I believe that the publishing industry needs to get together, from the likes of giants such as Random House to small independent firms like the O’Brien Press or Barrington Stoke, and figure out how to move our industry online in a unified, forward-looking, strategic way. We must seize the means of production before it is foisted upon us, and we end up having to figure out how to work within an alien system, while we lose our increasingly more tech-literate young readers to those who have mastered the medium, but not the content.

If publishers are to remain in business, and maintain the standards that excite such devotion, intensity and passion in a bizarrely untenable industry, they must become what most creators of content cannot and do not want to be. They must act as hubs of expertise in all kinds of formats and media, helping the creator adapt their story, their book, to each one. They must ensure that the outlets they choose to work through are so easy to use and access, and offer such opportunities to become more involved with each book, that pirate material– which will always exist – cannot become mainstream.

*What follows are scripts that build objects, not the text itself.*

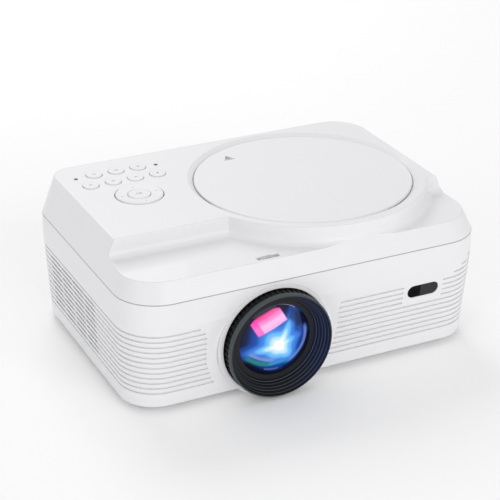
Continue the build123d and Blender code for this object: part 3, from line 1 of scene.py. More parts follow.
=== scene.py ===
"""Looks of a home projector that has a disc player under a round lid in its top.

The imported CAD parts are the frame. Each sub-assembly is a class that dresses its
own CAD nodes, and the lid and the keys also get the signs printed on them. The
small radii that a mould leaves on the shells are rounded in their finishes.
"""

import json
import logging
import math
from dataclasses import dataclass
from enum import Enum

import bmesh
import bpy
from mathutils import Matrix, Vector

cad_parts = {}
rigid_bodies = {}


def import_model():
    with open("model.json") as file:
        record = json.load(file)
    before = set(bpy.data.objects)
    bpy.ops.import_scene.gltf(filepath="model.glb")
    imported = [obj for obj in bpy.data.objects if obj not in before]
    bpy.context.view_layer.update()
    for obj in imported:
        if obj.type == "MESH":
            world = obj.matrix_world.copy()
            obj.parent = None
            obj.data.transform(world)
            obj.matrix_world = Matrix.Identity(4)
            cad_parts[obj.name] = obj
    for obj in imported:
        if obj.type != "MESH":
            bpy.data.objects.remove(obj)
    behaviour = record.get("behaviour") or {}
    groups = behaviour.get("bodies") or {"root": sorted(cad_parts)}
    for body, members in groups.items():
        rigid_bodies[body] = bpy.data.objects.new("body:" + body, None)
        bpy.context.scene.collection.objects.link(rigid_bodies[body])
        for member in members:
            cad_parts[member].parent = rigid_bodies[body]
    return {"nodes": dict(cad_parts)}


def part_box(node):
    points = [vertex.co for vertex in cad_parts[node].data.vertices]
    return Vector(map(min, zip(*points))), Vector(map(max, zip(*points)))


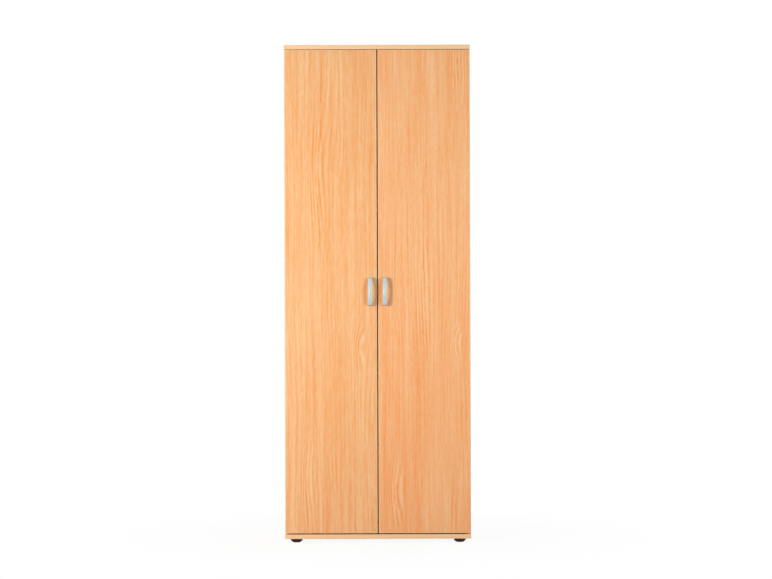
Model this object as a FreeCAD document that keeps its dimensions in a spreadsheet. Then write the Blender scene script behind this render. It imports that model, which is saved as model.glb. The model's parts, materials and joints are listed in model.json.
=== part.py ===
import FreeCAD, Part
import math
import os
import Sketcher

# Tall two-door office cupboard: a board carcass on four levelling feet, five shelves,
# two full-height doors on concealed cup hinges and a bow handle on each door.
# Millimetres, +Z up, the doors face -Y, the origin lies on the floor at the middle of the outer box.

# Driving sizes in millimetres
SIZES = {
    # Carcass
    "cabinet_width": 800,
    "cabinet_depth": 400,
    "board": 19,
    "edge_band": 2,
    "bay_height": 332,
    "back_thickness": 8,
    "back_inset": 12,
    "groove_depth": 7,
    "groove_play": 0.2,
    "cut_overrun": 1,
    # Shelves and their pins
    "shelf_setback": 20,
    "shelf_play": 0.5,
    "pin_radius": 2.5,
    "pin_length": 16,
    "pin_depth": 8,
    "pin_inset": 37,
    "pin_play": 0.05,
    "pin_rest_gap": 0.1,
    # Dowels of the carcass joints
    "dowel_radius": 4,
    "dowel_length": 30,
    "dowel_face_depth": 11,
    "dowel_inset": 62,
    "dowel_play": 0.05,
    "dowel_end_play": 0.5,
    # Doors
    "door_side_reveal": 2.5,
    "door_centre_gap": 5,
    "door_top_gap": 2.5,
    "door_bottom_gap": 5,
    "door_back_gap": 2,
    # Levelling feet
    "foot_height": 18.5,
    "foot_side_inset": 47.5,
    "foot_end_inset": 52,
    "glide_top_radius": 25.5,
    "glide_bottom_radius": 16,
    "glide_rim": 10.5,
    "glide_play": 0.3,
    "spindle_radius": 5,
    "spindle_play": 0.05,
    "spindle_recess": 3,
    "socket_radius": 8,
    "socket_play": 0.05,
    # Bow handles
    "handle_length": 121,
    "handle_projection": 28,
    "handle_strap": 3.5,
    "handle_seat": 12,
    "handle_leg_lean": 0.3,
    "handle_outer_leg": 14.5,
    "handle_outer_shoulder": 20.5,
    "handle_outer_run": 5,
    "handle_outer_radius": 6.2,
    "handle_inner_leg": 11,
    "handle_inner_shoulder": 17,
    "handle_inner_run": 5,
    "handle_inner_radius": 6.2,
    "handle_end_width": 18,
    "handle_waist_width": 14.5,
    "handle_edge_offset": 28.5,
    # Concealed hinges
    "hinge_end_offset": 110,
    "middle_hinge_rise": 112,
    "cup_radius": 17.5,
    "cup_depth": 13,
    "cup_wall": 0.8,
    "cup_centre_out": 6,
    "cup_play": 0.05,
    "cup_notch_depth": 4.5,
    "cup_notch_half_width": 6.5,
    "flange_thickness": 1,
    "flange_rim": 1.5,
    "flange_wing_length": 28,
    "flange_wing_width": 15,
    "lug_thickness": 0.8,
    "lug_margin": 2,
    "arm_pivot_out": 15.3,
    "arm_pivot_ahead": 8.5,
    "rear_pivot_out": 15.8,
    "rear_pivot_ahead": 1.2,
    "cup_pivot_back": 11.1,
    "cup_pivot_depth": 7.6,
    "slot_pivot_back": 10.9,
    "slot_pivot_depth": 3.1,
    "pivot_radius": 1.25,
    "pivot_play": 0.05,
    "layer_gap": 0.3,
    "outer_link_end_radius": 2.4,
    "outer_link_half_width": 1.5,
    "outer_link_bend": 2.6,
    "outer_link_plate": 1.5,
    "outer_link_web": 1,
    "outer_link_web_reach": 4,
    "inner_link_thickness": 3.6,
    "inner_link_end_radius": 2.4,
    "inner_link_waist_reach": 8,
    "inner_link_waist_rise": 1.6,
    "inner_link_bend_rise": 0.8,
    "inner_link_bend_width": 2.6,
    "inner_link_bend_back": 2,
    "slot_start": 19.4,
    "slot_end": 23.2,
    "slot_play": 0.7,
    "slot_wall": 1,
    "arm_plate": 1.2,
    "arm_side_gap": 0.5,
    "arm_nose_radius": 2.8,
    "arm_height": 20.6,
    "arm_length": 58,
    "arm_shoulder": 14,
    "arm_underside": 4,
    "arm_web_ahead": 4,
    "plate_thickness": 2.2,
    "plate_setback": 37,
    "plate_wing_length": 26,
    "plate_wing_width": 16,
    "plate_rail_start": 20,
    "plate_rail_gap": 0.3,
}

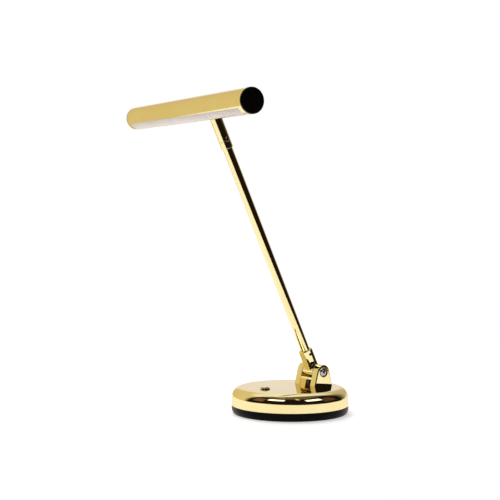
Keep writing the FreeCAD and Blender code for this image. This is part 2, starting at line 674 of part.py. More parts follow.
def swivel_stem():
    """Sleeve that turns on the spindle, coped to the shade, with a threaded neck inside it."""
    foot = -SHADE_RADIUS - STEM_LENGTH
    sleeve = rod(STEM_RADIUS, STEM_LENGTH + STEM_RADIUS, V(0, 0, foot))
    sleeve = sleeve.cut(rod(SHADE_RADIUS + FIT_GAP, FAR, V(-FAR / 2, 0, 0), X_AXIS))
    neck_foot = -SHADE_RADIUS - NECK_REACH
    neck = rod(NECK_RADIUS, 2 * NECK_REACH, V(0, 0, neck_foot))
    body = sleeve.fuse(neck)
    chamber = SPINDLE_PIN_LENGTH + 2 * STEM_LIFT
    cuts = [rod(STEM_BORE, chamber, V(0, 0, foot))]
    cuts.append(rod(SPINDLE_BORE, FAR, V(0, 0, foot)))
    hole_z = foot + STOP_SCREW_RISE
    cuts.append(rod(STOP_SCREW_RADIUS + FIT_GAP, FAR, V(0, 0, hole_z), X_AXIS))
    return body.cut(Part.makeCompound(cuts)).removeSplitter()


def swivel_bush():
    """Nylon liner between the stem and the spindle."""
    foot = -SHADE_RADIUS - STEM_LENGTH
    length = SPINDLE_PIN_LENGTH - STEM_LIFT
    liner = pipe(BUSH_RADIUS, BUSH_BORE, length, V(0, 0, foot))
    hole_z = foot + STOP_SCREW_RISE
    return liner.cut(rod(STOP_SCREW_RADIUS + FIT_GAP, FAR, V(0, 0, hole_z), X_AXIS))


def stop_screw():
    """Grub screw through the stem whose tip runs in the spindle's groove."""
    hole_z = -SHADE_RADIUS - STEM_LENGTH + STOP_SCREW_RISE
    tip = GROOVE_RADIUS + SEAT_GAP
    length = STEM_RADIUS - STOP_SCREW_SINK - tip
    return rod(STOP_SCREW_RADIUS, length, V(tip, 0, hole_z), X_AXIS)


def nut_seat():
    """Distance from the shade's axis to the flat that the stem nut bears on."""
    return math.sqrt(SHADE_BORE ** 2 - STEM_NUT_RADIUS ** 2) - SHADE_WALL


def saddle_washer():
    """Ring that is flat on the nut's side and curved to the inside of the shade tube."""
    seat = nut_seat()
    start = V(0, 0, -SHADE_RADIUS)
    ring = pipe(STEM_NUT_RADIUS, NECK_RADIUS + FIT_GAP, SHADE_RADIUS - seat, start)
    return ring.common(rod(SHADE_BORE - FIT_GAP, FAR, V(-FAR / 2, 0, 0), X_AXIS))


def stem_nut():
    """Round nut on the neck inside the shade."""
    start = V(0, 0, -nut_seat())
    return pipe(STEM_NUT_RADIUS, NECK_RADIUS + FIT_GAP, STEM_NUT_THICK, start)


def slot_wedge(half_angle, x_from, x_to):
    """Sector along X that opens from the shade's axis about the slot's direction."""
    wedge = Part.makeCylinder(FAR / 2, x_to - x_from, V(0, 0, 0), Z_AXIS, 2 * half_angle)
    wedge.rotate(V(0, 0, 0), Z_AXIS, -half_angle)
    wedge.rotate(V(0, 0, 0), Y_AXIS, 90)
    wedge.rotate(V(0, 0, 0), X_AXIS, -SLOT_TURN)
    wedge.translate(V(x_from, 0, 0))
    return wedge


def turned_to_slot(shape):
    """Turns a shape that faces -Z so that it faces the slot."""
    return shape.rotate(V(0, 0, 0), X_AXIS, -SLOT_TURN)


def shade_tube():
    """Thin tube with a light slot along its lower front and a hole for the neck."""
    length = TUBE_NEAR - TUBE_FAR
    tube = pipe(SHADE_RADIUS, SHADE_BORE, length, V(TUBE_FAR, 0, 0), X_AXIS)
    slot = slot_wedge(SLOT_ANGLE / 2, TUBE_FAR - OVERCUT, TUBE_NEAR + OVERCUT)
    neck_hole = rod(NECK_RADIUS + SEAT_GAP, SHADE_RADIUS, V(0, 0, -SHADE_RADIUS - OVERCUT))
    return tube.cut(slot).cut(neck_hole)


def diffuser():
    """Frosted strip that fills the slot, with a flange each side behind the tube's wall."""
    start = TUBE_FAR + SEAT_GAP
    length = TUBE_NEAR - TUBE_FAR - 2 * SEAT_GAP
    gap_angle = math.degrees(SEAT_GAP / SHADE_RADIUS)
    outer = SHADE_RADIUS - DIFFUSER_SINK
    inner = outer - DIFFUSER_WALL
    face = pipe(outer, inner, length, V(start, 0, 0), X_AXIS)
    face = face.common(slot_wedge(SLOT_ANGLE / 2 - gap_angle, start, start + length))
    rim = SHADE_BORE - FIT_GAP
    flange = pipe(rim, rim - DIFFUSER_FLANGE_WALL, length, V(start, 0, 0), X_AXIS)
    flange_half = SLOT_ANGLE / 2 + DIFFUSER_FLANGE
    flange = flange.common(slot_wedge(flange_half, start, start + length))
    return face.fuse(flange).removeSplitter()


def shade_cap(end):
    """Turned end cap: a rounded hollow button with a split spigot inside the tube."""
    body = rod(SHADE_RADIUS, CAP_LENGTH, V(0, 0, 0), X_AXIS)
    rim = [edge for edge in body.Edges if edge.BoundBox.XMin > CAP_LENGTH - FIT_GAP]
    body = body.makeFillet(CAP_ROUND, rim)
    spigot = SHADE_BORE - SEAT_GAP
    hollow = spigot - CAP_SPIGOT_WALL
    tail = pipe(spigot, hollow, CAP_SPIGOT, V(-CAP_SPIGOT, 0, 0), X_AXIS)
    body = body.cut(rod(hollow, CAP_LENGTH - CAP_FACE, V(0, 0, 0), X_AXIS))
    if end < 0:
        body = body.mirror(V(0, 0, 0), X_AXIS)
        tail = tail.mirror(V(0, 0, 0), X_AXIS)
    relief = slot_wedge(SLOT_ANGLE / 2 + 2 * DIFFUSER_FLANGE, -FAR / 2, FAR / 2)
    body = body.fuse(tail.cut(relief))
    body.translate(V(TUBE_NEAR if end > 0 else TUBE_FAR, 0, 0))
    return body


def light_span():
    """First and last X of what lies between the spigots of the two caps."""
    return TUBE_FAR + CAP_SPIGOT + SOFT_GAP, TUBE_NEAR - CAP_SPIGOT - SOFT_GAP


def led_channel():
    """Extruded aluminium rail across the shade, with two ribs on its back."""
    first, last = light_span()
    length = last - first
    middle = (first + last) / 2
    half_width = math.sqrt((SHADE_BORE - FIT_GAP) ** 2 - CHANNEL_SET_BACK ** 2)
    plate_z = CHANNEL_SET_BACK - CHANNEL_PLATE / 2
    plate = slab(length, 2 * half_width, CHANNEL_PLATE, V(middle, 0, plate_z))
    rib_z = CHANNEL_SET_BACK + CHANNEL_RIB_DEPTH / 2
    ribs = []
    for side in (-1, 1):
        centre = V(middle, side * CHANNEL_RIB_SPREAD, rib_z)
        ribs.append(slab(length, CHANNEL_PLATE, CHANNEL_RIB_DEPTH, centre))
    return turned_to_slot(plate.fuse(ribs))


def led_strip():
    """Circuit strip on the rail with its row of LEDs, facing the slot."""
    first, last = light_span()
    middle = (first + last) / 2
    top = CHANNEL_SET_BACK - CHANNEL_PLATE
    strip = slab(last - first, STRIP_WIDTH, STRIP_THICK, V(middle, 0, top - STRIP_THICK / 2))
    pitch = (last - first) / LED_COUNT
    chips = []
    for i in range(LED_COUNT):
        centre = V(first + (i + 0.5) * pitch, 0, top - STRIP_THICK - LED_HEIGHT / 2)
        chips.append(slab(LED_SIDE, LED_SIDE, LED_HEIGHT, centre))
    return turned_to_slot(strip.fuse(chips))


def switch_body():
    """Housing below the cover with a clamping nut, a bored neck and two tabs."""
    body = rod(SWITCH_BODY_RADIUS, SWITCH_BODY_HEIGHT, V(0, SWITCH_Y, SWITCH_FLOOR))
    nut = rod(SWITCH_NUT_RADIUS, SWITCH_NUT_HEIGHT, V(0, SWITCH_Y, SWITCH_SHOULDER))
    neck_top = BEZEL_TOP - BEZEL_HEIGHT / 4
    neck_length = neck_top - SWITCH_SHOULDER
    neck = rod(SWITCH_NECK_RADIUS, neck_length, V(0, SWITCH_Y, SWITCH_SHOULDER))
    body = body.fuse([nut, neck])
    for side in (-1, 1):
        centre = V(side * SWITCH_BODY_RADIUS / 2, SWITCH_Y, SWITCH_FLOOR - SWITCH_TAB_LENGTH / 2)
        body = body.fuse(slab(SWITCH_TAB_THICK, SWITCH_TAB_WIDTH, SWITCH_TAB_LENGTH, centre))
    chamber = BUTTON_FOOT + BUTTON_FLANGE_HEIGHT + SEAT_GAP - SPRING_SEAT
    cuts = [rod(SWITCH_BORE, FAR, V(0, SWITCH_Y, SPRING_SEAT))]
    cuts.append(rod(SWITCH_CHAMBER, chamber, V(0, SWITCH_Y, SPRING_SEAT)))
    return body.cut(Part.makeCompound(cuts)).removeSplitter()


def switch_bezel():
    """Ring nut round the neck on top of the cover, with a bevelled edge."""
    ring = rod(BEZEL_RADIUS, BEZEL_HEIGHT, V(0, SWITCH_Y, BASE_HEIGHT))
    rim = [edge for edge in ring.Edges if edge.BoundBox.ZMin > BEZEL_TOP - FIT_GAP]
    ring = ring.makeChamfer(BEZEL_BEVEL, rim)
    return ring.cut(rod(SWITCH_NECK_RADIUS + FIT_GAP, FAR, V(0, SWITCH_Y, BASE_HEIGHT)))


def switch_button():
    """Domed plunger with a flange that keeps it in and a bore for its spring."""
    dome_foot = BUTTON_TOP - BUTTON_DOME
    dome_radius = (BUTTON_RADIUS ** 2 + BUTTON_DOME ** 2) / (2 * BUTTON_DOME)
    sweep = math.asin(BUTTON_RADIUS / dome_radius) / 2
    dome_centre = BUTTON_TOP - dome_radius
    middle = V(dome_radius * math.sin(sweep), 0, dome_centre + dome_radius * math.cos(sweep))
    flange_radius = BUTTON_RADIUS + BUTTON_FLANGE
    flange_top = BUTTON_FOOT + BUTTON_FLANGE_HEIGHT
    side = [
        V(BUTTON_RADIUS, 0, dome_foot),
        V(BUTTON_RADIUS, 0, flange_top),
        V(flange_radius, 0, flange_top),
        V(flange_radius, 0, BUTTON_FOOT),
        V(BUTTON_BORE, 0, BUTTON_FOOT),
        V(BUTTON_BORE, 0, SPRING_TOP),
        V(0, 0, SPRING_TOP),
        V(0, 0, BUTTON_TOP),
    ]
    crown = arc(V(0, 0, BUTTON_TOP), middle, V(BUTTON_RADIUS, 0, dome_foot))
    plunger = spun([crown] + lines_through(side))
    plunger.translate(V(0, SWITCH_Y, 0))
    return plunger


def switch_spring():
    """Coil spring of six-sided wire between the housing's floor and the plunger's bore."""
    height = SPRING_TOP - SPRING_SEAT - 2 * SPRING_WIRE - 2 * SEAT_GAP
    path = Part.makeHelix(height / SPRING_TURNS, height, SPRING_RADIUS)
    turns = [math.radians(60 * i) for i in range(7)]
    corners = [V(SPRING_WIRE * math.cos(t), 0, SPRING_WIRE * math.sin(t)) for t in turns]
    section = Part.makePolygon([V(SPRING_RADIUS, 0, 0) + corner for corner in corners])
    coil = Part.Wire(path).makePipeShell([section], True, True)
    coil.translate(V(0, SWITCH_Y, SPRING_SEAT + SPRING_WIRE + SEAT_GAP))
    return coil


def placed(shape, place):
    """The shape moved from its own frame into the lamp's."""
    moved = shape.copy()
    moved.Placement = place.multiply(moved.Placement)
    return moved


base_parts = {
    "base_cover": base_cover(),
    "base_skirt": base_skirt(),
    "ballast_weight": ballast_weight(),
    "bottom_plate": bottom_plate(),
    "foot_pad": foot_pad(),
    "bottom_screws": bottom_screws(),
    "driver_board": driver_board(),
    "board_screws": board_screws(),
    "cord_grommet": cord_grommet(),
    "right_cheek": cheek(1),
    "left_cheek": cheek(-1),
    "cheek_screws": cheek_screws(),
    "friction_washers": friction_washers(),
    "switch_body": switch_body(),
    "switch_bezel": switch_bezel(),
    "switch_button": switch_button(),
    "switch_spring": switch_spring(),
}

arm_parts = {
    "pivot_screws": pivot_screws(),
    "knuckle": knuckle(),
    "knuckle_screws": knuckle_screws(),
    "arm_tube": arm_tube(),
    "arm_cable": arm_cable(),
    "swivel_collar": swivel_collar(),
    "swivel_spindle": swivel_spindle(),
}

shade_parts = {
    "swivel_stem": swivel_stem(),
    "swivel_bush": swivel_bush(),
    "stop_screw": stop_screw(),
    "saddle_washer": saddle_washer(),
    "stem_nut": stem_nut(),
    "shade_tube": shade_tube(),
    "diffuser": diffuser(),
    "near_cap": shade_cap(1),
    "far_cap": shade_cap(-1),
    "led_channel": led_channel(),
    "led_strip": led_strip(),
}

os.makedirs("parts", exist_ok=True)
groups = [(base_parts, Placement()), (arm_parts, ARM_PLACE), (shade_parts, SHADE_PLACE)]
for parts, place in groups:
    for name, shape in parts.items():
        placed(shape, place).exportStep("parts/" + name + ".step")
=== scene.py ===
import math

import bmesh
import bpy
import numpy as np
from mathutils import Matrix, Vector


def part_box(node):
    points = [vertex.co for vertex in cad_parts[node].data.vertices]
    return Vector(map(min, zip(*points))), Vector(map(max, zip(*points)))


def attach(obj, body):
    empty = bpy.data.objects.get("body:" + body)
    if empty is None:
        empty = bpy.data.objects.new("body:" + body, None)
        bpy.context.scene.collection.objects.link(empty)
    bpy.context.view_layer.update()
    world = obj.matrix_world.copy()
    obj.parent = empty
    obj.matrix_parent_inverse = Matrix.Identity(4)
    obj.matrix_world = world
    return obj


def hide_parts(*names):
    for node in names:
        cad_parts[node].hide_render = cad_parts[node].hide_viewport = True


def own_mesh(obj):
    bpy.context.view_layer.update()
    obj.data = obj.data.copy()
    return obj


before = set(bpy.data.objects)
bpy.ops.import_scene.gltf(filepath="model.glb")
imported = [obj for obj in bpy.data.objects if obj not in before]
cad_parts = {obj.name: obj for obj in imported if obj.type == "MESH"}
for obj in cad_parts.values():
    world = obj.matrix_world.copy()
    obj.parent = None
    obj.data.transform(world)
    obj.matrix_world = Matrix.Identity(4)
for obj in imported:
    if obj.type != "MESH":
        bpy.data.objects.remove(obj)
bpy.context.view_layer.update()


# Base cover: a round dish of spun brass turned upside down, polished and lacquered.
# It has a hole for the switch and four under the cheeks for the screws that hold them.
COVER_RADIUS = 82.5
COVER_TOP = 37.0
COVER_SHOULDER = 14.0
COVER_WALL = 1.8
COVER_RIM = 12.0
SWITCH_Y = -43.5
SWITCH_HOLE = 5.7
CHEEK_SCREWS = [(x, y) for x in (-17.75, 17.75) for y in (33.0, 52.0)]
CHEEK_SCREW_HOLE = 2.6
COVER_EDGE = 0.3
COVER_RINGS = 34
COVER_COLUMNS = 256
SLIVER = 0.01
DRILL_FOOT, DRILL_HEAD = 30.0, 45.0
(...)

As a writer, I want to make a living from my work, so I can spend my time doing it and so I can remain productive throughout my life. But I also take a keen interest in how stories are told and spread and how they mutate and take new forms – along with the information and inspiration that they carry. I believe it is vital that we meet the developing needs of our readers, so that they do not see our industry as becoming increasingly irrelevant as they are led away by forms of reading that offer more fashionable, eye-catching snatches of entertainment, but less technique, less investigation, less thought, less depth and perspective.

For the sake of our industry and our audience, we must stay relevant in their eyes. I appeal to the publishing world to seize these new means of production, and stop being afraid of them. These are merely tools we need to learn how to use. Painting is not restricted to those who can manufacture canvas or brushes. Let’s not get left behind.